▶ **WHAT YOU SHOULD DO**
Write out the whole listing again, exactly.

▶ **MATERIAL SHOWN**

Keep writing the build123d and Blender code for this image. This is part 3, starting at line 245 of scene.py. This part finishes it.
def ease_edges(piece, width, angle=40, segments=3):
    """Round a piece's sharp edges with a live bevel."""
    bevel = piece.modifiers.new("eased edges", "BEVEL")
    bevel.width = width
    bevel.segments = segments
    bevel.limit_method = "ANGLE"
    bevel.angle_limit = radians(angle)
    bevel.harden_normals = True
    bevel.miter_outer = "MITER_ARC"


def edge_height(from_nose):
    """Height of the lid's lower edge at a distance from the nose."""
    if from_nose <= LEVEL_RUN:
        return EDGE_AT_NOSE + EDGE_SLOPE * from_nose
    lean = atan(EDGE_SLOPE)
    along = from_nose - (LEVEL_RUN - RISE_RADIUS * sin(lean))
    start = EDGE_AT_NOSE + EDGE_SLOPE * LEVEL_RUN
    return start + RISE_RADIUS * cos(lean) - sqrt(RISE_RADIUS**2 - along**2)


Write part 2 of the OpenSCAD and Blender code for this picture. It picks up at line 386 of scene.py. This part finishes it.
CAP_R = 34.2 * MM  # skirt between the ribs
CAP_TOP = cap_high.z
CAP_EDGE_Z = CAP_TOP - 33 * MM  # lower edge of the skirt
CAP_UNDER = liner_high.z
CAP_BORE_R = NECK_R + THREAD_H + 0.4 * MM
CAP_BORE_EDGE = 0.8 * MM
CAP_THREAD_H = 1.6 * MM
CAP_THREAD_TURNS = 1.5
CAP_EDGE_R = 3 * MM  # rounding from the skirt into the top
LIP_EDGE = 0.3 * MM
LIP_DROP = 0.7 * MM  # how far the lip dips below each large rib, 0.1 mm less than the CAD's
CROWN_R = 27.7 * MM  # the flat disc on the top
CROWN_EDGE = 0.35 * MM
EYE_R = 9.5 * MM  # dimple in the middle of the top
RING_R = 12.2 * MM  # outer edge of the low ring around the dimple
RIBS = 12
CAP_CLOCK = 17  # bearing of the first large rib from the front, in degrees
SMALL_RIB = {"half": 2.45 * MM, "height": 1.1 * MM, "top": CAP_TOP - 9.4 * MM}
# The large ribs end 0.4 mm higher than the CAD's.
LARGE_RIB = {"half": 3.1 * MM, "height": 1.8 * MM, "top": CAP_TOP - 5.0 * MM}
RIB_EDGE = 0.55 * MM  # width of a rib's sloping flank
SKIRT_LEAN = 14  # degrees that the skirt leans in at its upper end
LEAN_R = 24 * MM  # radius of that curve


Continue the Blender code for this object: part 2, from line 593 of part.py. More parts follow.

▶ **EXPECTED ANSWER**
Keep writing the build123d and Blender code for this image. This is part 3, starting at line 245 of scene.py. This part finishes it.
def ease_edges(piece, width, angle=40, segments=3):
    """Round a piece's sharp edges with a live bevel."""
    bevel = piece.modifiers.new("eased edges", "BEVEL")
    bevel.width = width
    bevel.segments = segments
    bevel.limit_method = "ANGLE"
    bevel.angle_limit = radians(angle)
    bevel.harden_normals = True
    bevel.miter_outer = "MITER_ARC"


def edge_height(from_nose):
    """Height of the lid's lower edge at a distance from the nose."""
    if from_nose <= LEVEL_RUN:
        return EDGE_AT_NOSE + EDGE_SLOPE * from_nose
    lean = atan(EDGE_SLOPE)
    along = from_nose - (LEVEL_RUN - RISE_RADIUS * sin(lean))
    start = EDGE_AT_NOSE + EDGE_SLOPE * LEVEL_RUN
    return start + RISE_RADIUS * cos(lean) - sqrt(RISE_RADIUS**2 - along**2)


Write part 2 of the OpenSCAD and Blender code for this picture. It picks up at line 386 of scene.py. This part finishes it.
CAP_R = 34.2 * MM  # skirt between the ribs
CAP_TOP = cap_high.z
CAP_EDGE_Z = CAP_TOP - 33 * MM  # lower edge of the skirt
CAP_UNDER = liner_high.z
CAP_BORE_R = NECK_R + THREAD_H + 0.4 * MM
CAP_BORE_EDGE = 0.8 * MM
CAP_THREAD_H = 1.6 * MM
CAP_THREAD_TURNS = 1.5
CAP_EDGE_R = 3 * MM  # rounding from the skirt into the top
LIP_EDGE = 0.3 * MM
LIP_DROP = 0.7 * MM  # how far the lip dips below each large rib, 0.1 mm less than the CAD's
CROWN_R = 27.7 * MM  # the flat disc on the top
CROWN_EDGE = 0.35 * MM
EYE_R = 9.5 * MM  # dimple in the middle of the top
RING_R = 12.2 * MM  # outer edge of the low ring around the dimple
RIBS = 12
CAP_CLOCK = 17  # bearing of the first large rib from the front, in degrees
SMALL_RIB = {"half": 2.45 * MM, "height": 1.1 * MM, "top": CAP_TOP - 9.4 * MM}
# The large ribs end 0.4 mm higher than the CAD's.
LARGE_RIB = {"half": 3.1 * MM, "height": 1.8 * MM, "top": CAP_TOP - 5.0 * MM}
RIB_EDGE = 0.55 * MM  # width of a rib's sloping flank
SKIRT_LEAN = 14  # degrees that the skirt leans in at its upper end
LEAN_R = 24 * MM  # radius of that curve


Continue the Blender code for this object: part 2, from line 593 of part.py. More parts follow.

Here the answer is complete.